As the family converged, my siblings and I tried as best as we could, together with Mom, to deal with the tasks that required our attention, and divvied up the ones that seemed to call out for individual attention. Having spent my entire professional career in financial services, and having picked up a law degree along the way, my “job” was to organize the will and assets.
The estate wasn’t complicated.  My parents each chose careers of service to others; Dad as a minister, and then a director of missions where he helped other ministers until his “official” retirement several years ago (far as I could tell, Dad’s only retirement was from the receipt of a regular paycheck), while Mom was a school teacher – a teacher who took a fairly significant (and unpaid) “sabbatical” so that she could stay at home with her four kids until the youngest was ready to head off to school. They both loved what they did, but those aren’t professions that tend to make one wealthy (in a monetary sense, anyway).
Despite that, my Depression-era reared parents saved what they could. On top of the expenses of rearing four kids, Dad, considered self-employed for most of his working life, funded both the employer and employee portions of Social Security withholding and still found a way to set aside money in a tax-sheltered account (he also tithed “biblically,” for those who can appreciate that financial impact). Mom, covered by a state pension plan, saved diligently to buy back the service credits she had forgone during the years she worked in our home without a paycheck, and also set aside money in her 403(b) account. Somehow, despite all those draws on their modest incomes, they managed to accumulate a respectable nest egg (don’t tell me those of modest incomes can’t and won’t save).

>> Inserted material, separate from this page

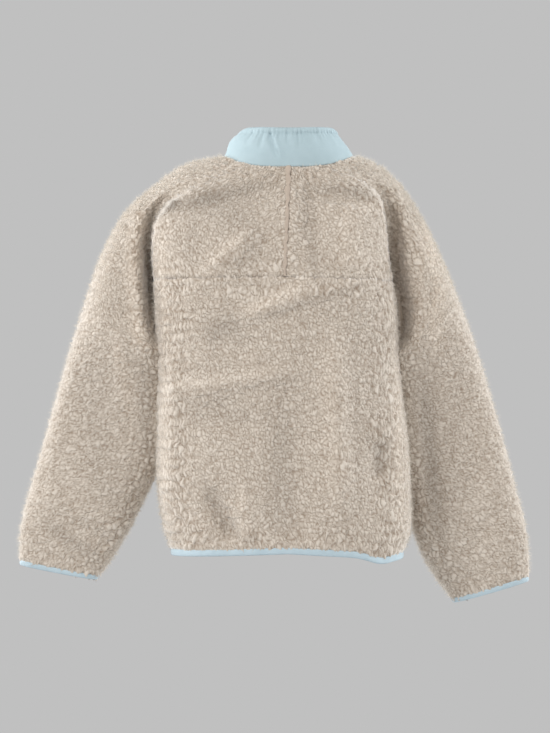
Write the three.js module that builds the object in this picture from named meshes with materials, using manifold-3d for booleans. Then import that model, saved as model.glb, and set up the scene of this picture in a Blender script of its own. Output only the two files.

Today, ten years later, and cruising toward 86, Mom is still self-sufficient (though nervous about what the politicians in her state may yet do to her pension, into which she, as many teachers do, contributed mightily over the years), thanks to the choices they made along the way over the course of a lifetime. 
I’ve always been proud of my parents, who sacrificed so much along the way to give us the best they could. I’m also proud – and more than a little impressed – of how committed they were to saving what they could, when they could, and the results of that commitment. So often – perhaps too often, IMHO - I think we are inclined to excuse inadequate savings rates as the product of strained finances, a tight economy, or the simple human inclination to indulge in short-term pleasures.
On this, the anniversary of my Dad’s passing, my parents’ example reminds me – and hopefully you – that the decision to save is just that – a decision, a choice.